The level of comradery between the Australian mogul team members is well known.

“There’s no discord. It comes with the culture we have built. We all started out in similar fashions at the club level,” he explained.

“We get to travel the world with our best friends as teammates and we take pride in that and push each other along.”

Coaches Steve ‘Des’ Desovich and Jerry Grossi meticulously plan each season and an Olympic preparation is no different.

“They’ve been involved in my career for a long time now. They’ve got a lot of tech expertise in acrobatics and I’m quite certain we have the best coaching staff in the world. They are unique and they want the most out of us day in and day out.”

The domestic season for the current World number three has already included a record breaking and historic sixth ABOM Mogul Challenge victory at Mt Buller in early September.

Prior to the ABOM, Graham won one of the two National Championships events in Perisher, beating ‘King’ Kingsbury but ceded the overall title to the Canadian on the second day.

Is the spectre of toppling the Canadian two-time World Champion, Olympic silver medallist and record holder for most World Cups won now less daunting for Graham?

“Yes and no. He’s getting better every day but he’s got competition now. It’s remarkable what he’s achieved and as a good friend I look up to him in a lot of ways, but I’m obviously trying to chase him and close the gap. In the last few years I’ve definitely closed that. I’ve now got a winning package,” Graham said.

“At Perisher I out skied him on day one of competition and that’s something that was on his mind and I know he feels a bit threatened by me. But he has a serious mental game on him. He’s consistent.”

Graham is focussing on himself rather than Kingsbury.

“It’s an individual sport. It comes down to each run and how I execute my run. I know for sure that when he is struggling it gets to him and vice versa. It goes both ways - that’s for sure.”

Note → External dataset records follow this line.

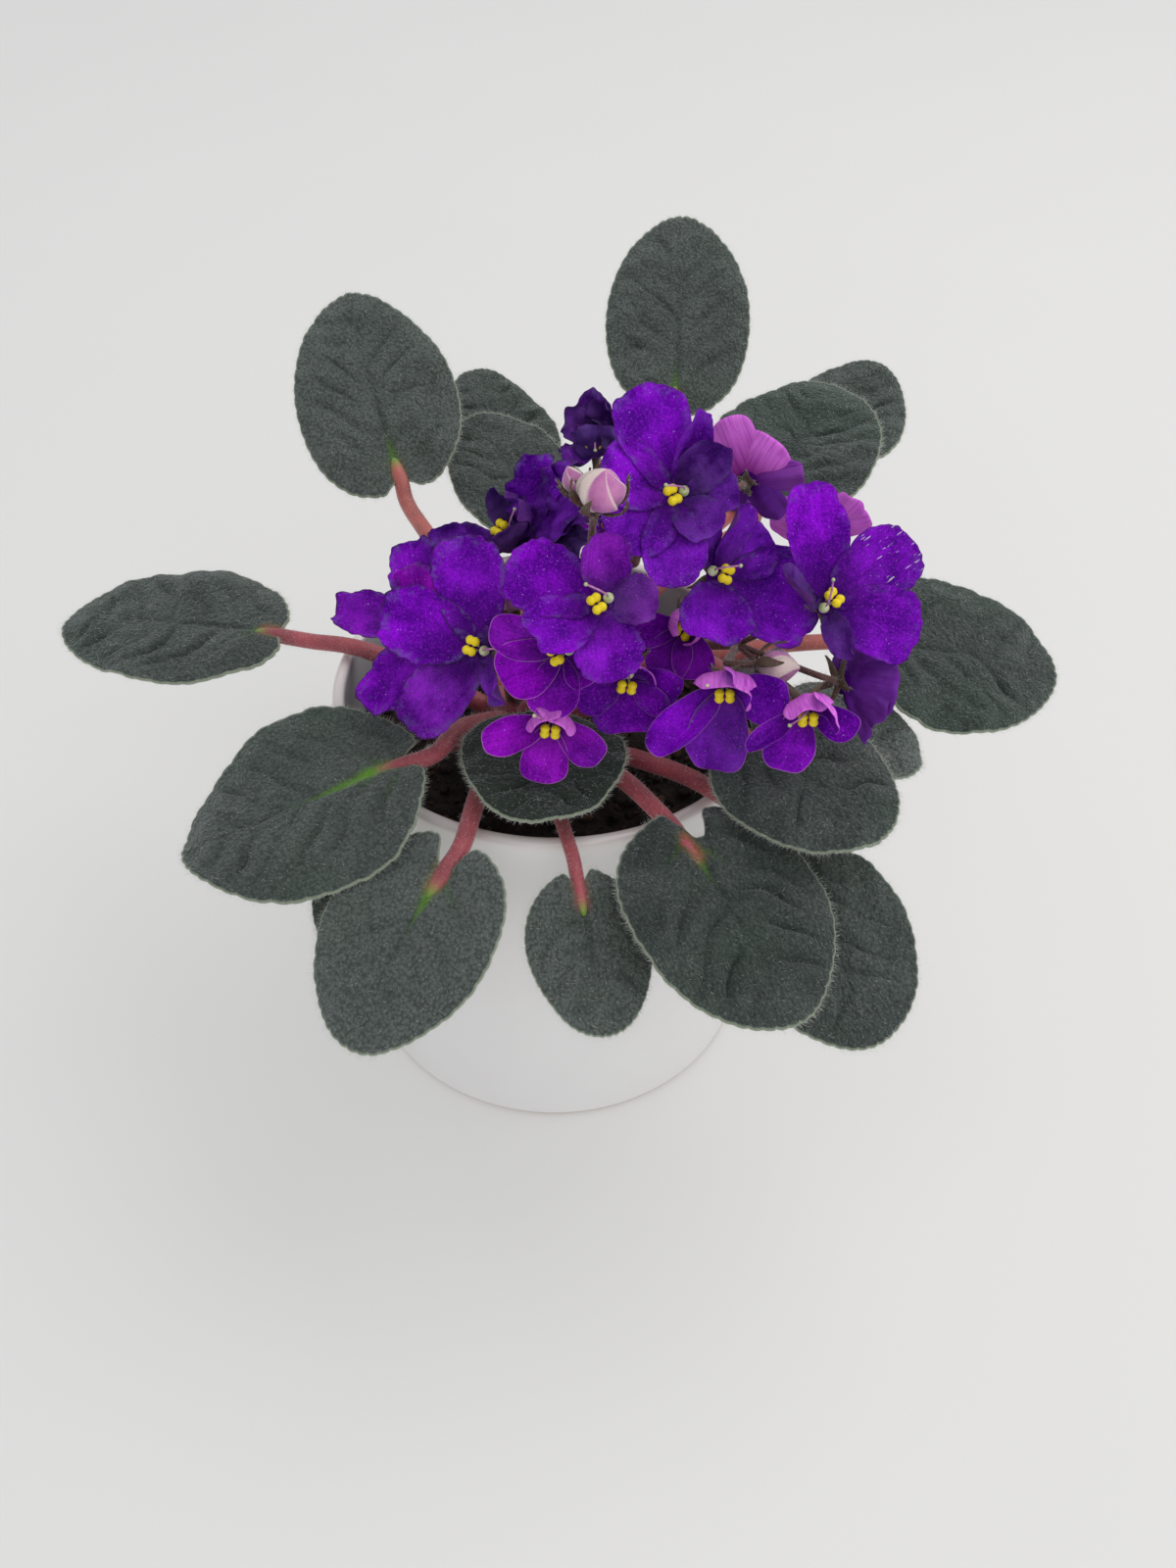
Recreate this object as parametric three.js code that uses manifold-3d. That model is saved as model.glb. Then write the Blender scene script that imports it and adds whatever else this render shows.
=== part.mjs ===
// A potted African violet: a straight glazed pot filled with soil, a rosette of leaves whose stalks
// all grow from one short stem, and a head of violet blooms and pink buds above them.
// Millimetres and degrees, +Z up. The origin is the centre of the pot's underside, and the front of
// the plant is towards -Y.

import * as THREE from "three";
import { mergeVertices } from "three/addons/utils/BufferGeometryUtils.js";
import Module from "manifold-3d";

const wasm = await Module();
wasm.setup();

// Driving dimensions.

const gap = 0.3; // left between touching pieces

const pot = {
  height: 120,
  rimRadius: 60,
  baseRadius: 59,
  wall: 3.5,
  floor: 5,
  lip: 1.7,
  foot: 1.2,
  sides: 36,
};

// rings: the radii of the top's rings of points, as shares of the soil's own radius.
const soil = {
  level: 98,
  fillet: 3,
  bump: 1.3,
  bumpWidth: 7,
  mound: 3,
  moundWidth: 22,
  rings: [0.82, 0.62, 0.42, 0.2, 0],
};

const stem = { x: -11, y: 0, bottom: 86, top: 113, bottomRadius: 6.4, topRadius: 7.6, sides: 8 };

// A blade is a thin sheet with a scalloped edge and a rib under its midline. Its notch, where the
// stalk ends, is at the local origin, and the tip is along +X. The lobes reach back past the notch.
const leafBlade = {
  thickness: 0.9,
  scallop: 0.014,
  egg: 0.12,
  notch: 0.17,
  ease: 0.15,
  rib: 2.4,
  ribWidth: 2,
  ribReach: 0.8,
  rings: [10, 20, 40],
};

// The stalks start off the stem's middle by a share of its radius.
const leafStalk = {
  crownRadius: 2.8,
  bladeRadius: 2.2,
  offset: 0.55,
  drop: 2,
  straight: 8,
  arch: 5,
  sides: 5,
  steps: 4,
};

// at: the notch. heading: the way the tip points, 0 along +X and 90 along +Y. pitch: how far the tip
// rises. roll: how far the left side rises. cup lifts the edges, bend lifts the tip, wave ripples the
// edge (mm). from: the height where the stalk leaves the stem. arch: how far it bows upwards.
const leaves = [
  {
    name: "left", at: [-76, 13, 125], heading: 168, pitch: -4, roll: -6, length: 66, width: 44,
    lobe: 0.03, bend: -3, from: 107,
  },
  {
    name: "back_left", at: [-48, 69, 138], heading: 112, pitch: 30, roll: -12, length: 62, width: 48,
    lobe: 0.08, bend: 2, from: 109,
  },
  {
    name: "back_left_low", at: [-12, 92, 124], heading: 112, pitch: 10, roll: 0, length: 55,
    width: 34, from: 104, arch: 13,
  },
  {
    name: "back", at: [-4, 58, 129], heading: 118, pitch: 11, roll: -5, length: 54, width: 37,
    cup: 2, from: 108,
  },
  {
    name: "back_raised", at: [34, 113, 138], heading: 88, pitch: 34, roll: 0, length: 66, width: 46,
    lobe: 0.04, bend: 2, from: 110,
  },
  {
    name: "back_right_low", at: [80, 100, 127], heading: 66, pitch: 12, roll: 0, length: 51,
    width: 39, from: 104, arch: 16,
  },
  {
    name: "back_right", at: [57, 62, 137], heading: 62, pitch: 10, roll: 0, length: 60, width: 50,
    cup: 2, from: 109,
  },
  {
    name: "right", at: [84, 9, 130], heading: 3, pitch: -10, roll: 16, length: 56, width: 50,
    bend: -2, from: 108,
  },
  {
    name: "right_low", at: [62, -10, 123], heading: -20, pitch: -12, roll: 6, length: 38, width: 30,
    from: 102, arch: 19,
  },
  {
    name: "front_right", at: [49, -34, 134], heading: -48, pitch: -1, roll: 6, length: 44, width: 41,
    lobe: 0.1, from: 110,
  },
  {
    name: "front_right_low", at: [33, -65, 128], heading: -58, pitch: -14, roll: 0, length: 50,
    width: 48, lobe: 0.18, bend: -3, from: 106,
  },
  {
    name: "front_right_under", at: [57, -62, 121], heading: -63, pitch: -22, roll: 0, length: 50,
    width: 44, from: 103, arch: 8,
  },
  {
    name: "front_small", at: [8, -74, 122], heading: -77, pitch: -26, roll: 0, length: 36, width: 29,
    lobe: 0.1, from: 103, stalk: 0.75,
  },
  {
    name: "front_left", at: [-24, -72, 124], heading: -120, pitch: -25, roll: 0, length: 46,
    width: 43, lobe: 0.19, bend: -2, from: 105,
  },
  {
    name: "left_low", at: [-36, -43, 131], heading: -160, pitch: -15, roll: -6, length: 58,
    width: 53, lobe: 0.1, wave: 3, from: 109,
  },
  {
    name: "front_inner", at: [-1, -26, 131], heading: -92, pitch: 3, roll: 0, length: 38, width: 40,
    cup: 2, from: 111, stalk: 0.8,
  },
  {
    name: "left_under", at: [-42, -56, 119], heading: -110, pitch: -45, roll: 0, length: 32,
    width: 26, from: 102, arch: 9, stalk: 0.75,
  },
];

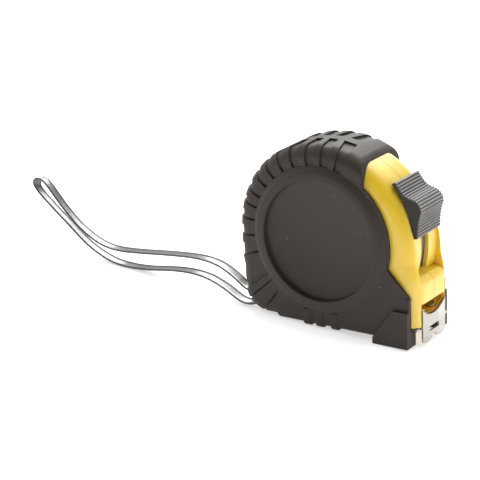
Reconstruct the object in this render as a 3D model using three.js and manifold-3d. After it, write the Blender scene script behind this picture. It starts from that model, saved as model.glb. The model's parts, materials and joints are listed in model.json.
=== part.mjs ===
// Pocket tape measure: a two-part plastic case in a rubber armour, with a wound steel blade,
// a sliding lock button, an end hook and a wrist strap.
//
// Everything is drawn in the case's own frame, in millimetres: the spool's axle lies on the
// Y axis, the mouth is towards +X, the right-hand side is -Y and the base is towards -Z.
// At the end the case is leant back until its feet and its heel stand on the plane Z = 0.
import * as THREE from 'three';
import { mergeVertices } from 'three/addons/utils/BufferGeometryUtils.js';
import Module from 'manifold-3d';

const wasm = await Module();
wasm.setup();

// ---- driving dimensions ----
const bladeWidth = 19;          // flat width of the steel tape
const bladeThickness = 0.2;
const cupRadius = 12.6;         // the tape's curl where it leaves the case
const cupCentreZ = -14.2;
const coilOuter = 22;
const coilInner = 13.8;
const gap = 0.3;                // between pieces that touch
const caseHalfWidth = 13;
const caseRadius = 36.2;        // where the armour covers it
const caseRounding = 7;
const caseBase = -34.5;
const caseHeelRadius = 9;
const cavityRadius = 34.4;
const cavityHalfWidth = 10.6;
const armourRadius = 38.9;
const armourHalfWidth = 14.8;
const armourRounding = 5.2;
const armourBase = -36;
const heelX = -37.9;            // the plain back wall under the grip
const cornerRadius = 11;
const cornerX = heelX + cornerRadius;
const cornerZ = armourBase + cornerRadius;
const gripCount = 12;           // raised bands over the back, each with a hollow in front of it
const gripFirst = 77;           // degrees round the axle, where the first band begins
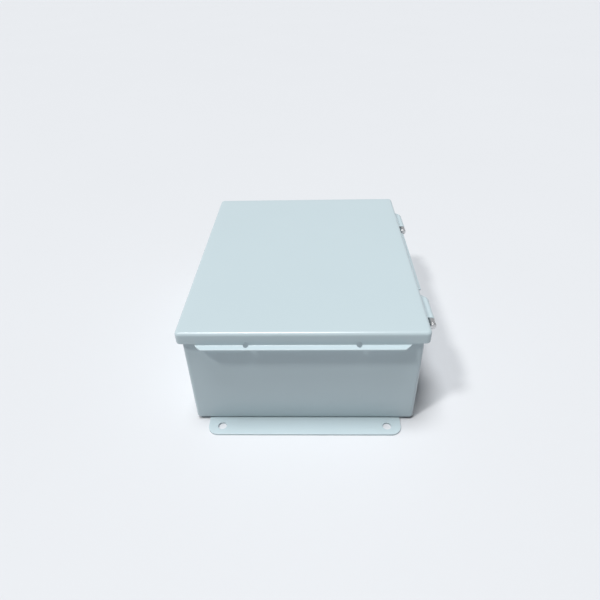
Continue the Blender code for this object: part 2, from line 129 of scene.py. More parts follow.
@dataclass(frozen=True)
class Outline:
    """A rectangle with round corners, as columns that run once round it.

    Each column has a place on the rectangle that joins the corner centres, from -1 to
    1 both ways, and the outward normal there. The point of a column is its place times
    (half size minus corner radius) plus its normal times the corner radius.
    """

    spread: Array
    normal: Array

    @classmethod
    def around(cls, corner_steps: int, along_x: Array, along_y: Array) -> Outline:
        """Lay columns round the four corners and along the four sides.

        Args:
            corner_steps: steps in each quarter turn.
            along_x: places of the columns on the two sides along X, between -1 and 1.
            along_y: the same for the two sides along Y.

        Returns:
            The outline, counter-clockwise from the corner at +X and -Y.
        """
        spread, normal = [], []
        quarter = np.linspace(0.0, pi / 2, corner_steps + 1)
        for turn, corner in enumerate(((1.0, -1.0), (1.0, 1.0), (-1.0, 1.0), (-1.0, -1.0))):
            across = turn % 2
            run = (along_y, along_x)[across] * (1.0 if turn in (0, 3) else -1.0)
            places = np.tile(corner, (len(run), 1))
            facing = np.zeros_like(places)
            places[:, 1 - across] = run
            facing[:, across] = corner[across]
            spread += [np.tile(corner, (len(quarter), 1)), places]
            normal += [unit(quarter + (turn - 1) * pi / 2), facing]
        return cls(np.concatenate(spread), np.concatenate(normal))

    def loop(self, half: Array, radius: float | Array) -> Array:
        """Points of one loop, from its half sizes and its corner radius."""
        return self.spread * (half - radius) + self.normal * radius

    def loops(self, half_x: Array, half_y: Array, radius: Array) -> Array:
        """Points of one loop for each half size and corner radius.

        Args:
            half_x: half the size along X, one for each row.
            half_y: half the size along Y, one for each row.
            radius: the corner radius, one for each row.

        Returns:
            Points in the plane, shaped rows by columns by 2.
        """
        half = np.stack(np.broadcast_arrays(half_x, half_y), axis=-1)[:, None, :]
        corner = np.broadcast_to(radius, half[:, 0, 0].shape)[:, None, None]
        return self.loop(half, corner)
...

Following the domestic season, Graham headed to the AIS for the altitude house with fellow mogul skier Rohan Chapman-Davies, Snowboard Cross’ Adam Lambert and Ski Cross athlete Sami Kennedy-Sim.

“This period is a time where we could focus on strength and conditioning and get on top of it. We were effectively living at 3,000 metres before the mogul team go into camp at Zermatt in Switzerland with a high intensity conditioning focus. We are training to prepare for training!”

The Central Coast native, already a seasoned, experienced world competitor will celebrate his 23rd birthday on October 23. He credits his younger sailing days on Brisbane Waters for honing his competitive skills.

“What’s not to miss on the coast?” he asked. “The water is great. The surf or, on the lake if it’s windy enough for a sail.”
As a young teenager Graham competed in sailing winning four national and six state titles in the junior class.

“Sailing gave me a taste for gold. Definitely. As a youngster, I was pretty dominant and I didn’t cope with losing then. Sailing taught me that. Now, I want to get used to winning again.”

“I’m really enjoying the sport, competing and travelling and I’m really hungry.”

“There are seven World Cups between now and the Games. It’s exciting as an athlete in Australia.”

“We’ve had our greatest year ever in winter sports. Moguls have obviously done well and then we watch everyone out there crushing it week in and week out, read the news of another medal and when we read it, it pushes you.”

The Mogul Skiing World Cups begin in Ruka, Finland on December 9.